Tom Brassell:    I’m sure Mark and you came up with this. Where did the branding of the umbrella come from for the Arnold Palmer brand?

Arnold Palmer: That’s a good question, because when we were forming our companies and putting everything together, in the late ’59 and early ’60, we were searching for an emblem, something that we could use as our signature emblem. Everything we checked in Washington and everywhere was taken. A lot of people had offered us various emblems and such as golf clubs crossed or you know, anything you could think of. They all wanted pretty good money for that, and I’m a little frugal about things like that, so I never took any of the stuff. We were having a meeting in a hotel in Lincoln in Pennsylvania, and it was raining. A lady got out of her car and had an umbrella with multi colors on it. It immediately struck me as that might work. We checked that out, and as it turned out, it was not copyrighted and no one owned it.

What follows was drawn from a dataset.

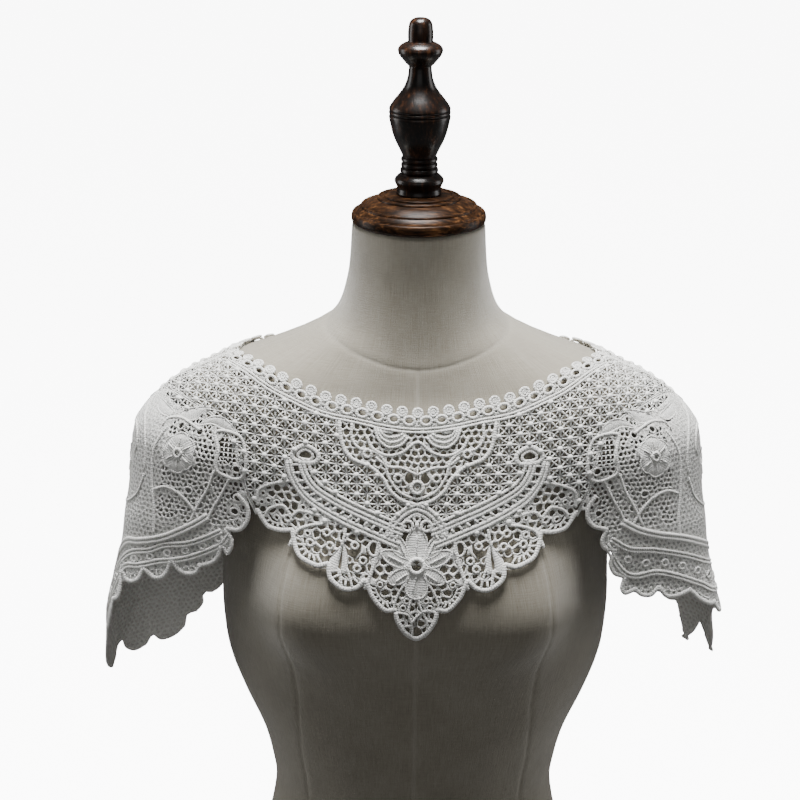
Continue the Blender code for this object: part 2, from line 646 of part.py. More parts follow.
# ------------------------------------------------------------------ the four lace pieces
def wheel_edge(wrap, neckline):
    """Right half of the neck edge, wheel by wheel, and the eyelets below it."""
    pitch = 1.0 / (WHEELS_PER_SIDE + 0.5)
    middles, ways = along(neckline, [k * pitch for k in range(WHEELS_PER_SIDE + 1)])
    joins, join_ways = along(neckline, [(k + 0.5) * pitch for k in range(WHEELS_PER_SIDE + 1)])
    ways[0] = (1.0, 0.0)
    edge = []
    eyelets = []
    for k in range(WHEELS_PER_SIDE + 1):
        lean = math.atan2(ways[k][1], ways[k][0])
        for turn in (160, 112, 68, 20):
            if k == 0 and turn > 90:
                continue
            a = lean + math.radians(turn)
            edge.append(tuple(middles[k] + WHEEL_RADIUS * np.array((math.cos(a), math.sin(a)))))
        down = np.array((join_ways[k][1], -join_ways[k][0]))
        if k < WHEELS_PER_SIDE:
            edge.append(tuple(joins[k] + down * 1.4))
            eyelets.append(oval(joins[k] + down * EYELET[2], EYELET[0], EYELET[1],
                                math.degrees(math.atan2(join_ways[k][1], join_ways[k][0])), 5))
    end = joins[-1][0]
    edge.append((end, wrap.ridge(end) - SEAM / 2))
    return edge, eyelets


def yoke_piece(name, facing, neckline, lower, colour):
    wrap = YokeWrap(facing)
    edge, gaps = wheel_edge(wrap, neckline)
    ridge = [(u, wrap.ridge(u) - SEAM / 2) for u in RIDGE_LINE]
    hem = hem_run(HEM_VALLEYS[0][:2], HEM_VALLEYS[1:], -1)
    tip = list(HEM_TIP)
    half = edge + ridge + list(SEAM_LINE) + hem + tip
    soft = len(edge) + len(ridge) + len(SEAM_LINE)
    other = mirrored(half)[::-1]
    outline = half + other[1:-1]
    rim = [k >= soft - 1 or k < len(edge) - 1 for k in range(len(half))]
    rim = rim + rim[::-1][1:-1]
    ridges = []
    for side in (1, -1):
        for spread in (SWAG_SPREAD, -SWAG_SPREAD):
            ridges += band(offset_line([(u * side, v) for u, v in SWAG_LINE], 8, spread), 7)
        ridges += band([(u * side, v - lower) for u, v in MEDALLION_LINE], 5)
    header = [(u, v - HEADER_DROP) for u, v in neckline[:8]]
    ridges += band(mirrored(header)[::-1] + header[1:], 19, 1.9, 0.9)
    for turn, reach, half_width in FLOWER_PETALS:
        ridges += petal(FLOWER, turn, reach, half_width, 6.5)
    gaps = gaps + [mirrored(g) for g in gaps]
    for u, v, a, b, turn in LONE_GAPS:
        v = v - lower if v > 20 else v
        gaps.append(oval((u, v), a, b, turn))
        if u > 0:
            gaps.append(mirrored(oval((u, v), a, b, turn)))
    for k, count in enumerate(FAN_GAPS):
        for gap in fan(HEM_VALLEYS[k][:2], HEM_VALLEYS[k + 1][:2], HEM_VALLEYS[k + 1][2], -1, count):
            gaps += [gap, mirrored(gap)]
    for line, count, a, b in BRIDE_ROWS:
        p, d = along(line, [(k + 0.5) / count for k in range(count)])
        for place, way in zip(p, d):
            gap = oval(place, a, b, math.degrees(math.atan2(way[1], way[0])))
            gaps += [gap, mirrored(gap)]
    lace_panel(name, wrap, outline, rim, ridges, gaps, colour)
    seam = [(214.0, wrap.ridge(214.0) - SEAM / 2)] + list(SEAM_LINE)
    return wrap, seam


def seam_beside(wrap, seam, hand):
    """The yoke's seam points, moved a seam's width outward over the cloth."""
    p = wrap.points([(u * hand, v) for u, v in seam])
    n = cloth_normal(p)
    way = np.gradient(p, axis=0)
    side = np.cross(n, way)
    side /= np.linalg.norm(side, axis=1, keepdims=True)
    side *= np.sign((side[:, 0] * hand).sum())
    return p + side * SEAM * 1.15


def shoulder_piece(name, hand, yokes, hem_rows, bands, colour):
    wrap = HangWrap(hand)
    front = wrap.flat(seam_beside(*yokes[0], hand))
    back = wrap.flat(seam_beside(*yokes[1], hand))
    seam = back[::-1][:-1] + front[1:]
    top = [((back[0][0] + front[0][0]) / 2, (back[0][1] + front[0][1]) / 2)]
    seam = back[::-1][:-1] + top + front[1:]
    hem = hem_run(front[-1], hem_rows, 1)
    hem += scallop(hem_rows[-1][:2], back[-1], 3.0, 1, 3)
    outline = seam + hem
    rim = [k == 0 or k >= len(seam) - 1 for k in range(len(outline))]
    ridges = []
    for line in bands:
        ridges += band(line, 11)
    ridges += band(LEAF_BAND, 6, 2.4)
    ridges += band(mirrored(LEAF_BAND), 6, 2.4)
    gaps = []
    for centre in (SMALL_FLOWER, (-SMALL_FLOWER[0], SMALL_FLOWER[1])):
        for turn, reach, half_width in SMALL_PETALS:
            ridges += petal(centre, turn, reach, half_width, 3.4)
        count, radius, a, b = SMALL_RING
        for k in range(count):
            t = 360.0 * (k + 0.5) / count
            place = (centre[0] + radius * math.cos(math.radians(t)), centre[1] + radius * math.sin(math.radians(t)))
            gaps.append(oval(place, a, b, t + 90.0, 5))
    between = [tuple((np.array(p) + np.array(q)) / 2) for p, q in zip(*bands)]
    p, d = along(between, [(k + 0.5) / 20 for k in range(20)])
    for place, way in zip(p, d):
        gaps.append(slot(place, 3.6, 2.6, math.degrees(math.atan2(way[1], way[0])) + 90.0))
    place = front[-1]
    for u, v, bulge in hem_rows:
        if bulge > 2.6:
            gaps += fan(place, (u, v), bulge, 1, 3 if math.dist(place, (u, v)) > 20 else 2, slot)
        place = (u, v)
    lace_panel(name, wrap, outline, rim, ridges, gaps, colour)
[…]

I’ve owned it ever since. I suggested that we do the umbrella and do the colors, and the colors each represented a division of our company, whether it was clothing, golf clubs, and so on. We copyrighted it around the world, and I own it today around the world I’m very pleased because it has become symbolic of our business and the things that we represent.

Tom Brassell:  Thank goodness for a rainstorm, right?

Arnold Palmer:Right.

Tom Brassell:Mr. Palmer, we can’t thank you enough for your time today. We want to thank you again for what you’ve done for the game of golf. If it weren’t for you, Kenny and I wouldn’t be in the business. I’ve always said if God ever told me if I had one round left to play, it’d be with a man on the other end of this phone. I appreciate all you’ve done, and again happy Father’s Day to you and thank you very much.

Arnold Palmer:   Well thank you guys very much. I hope to see you soon.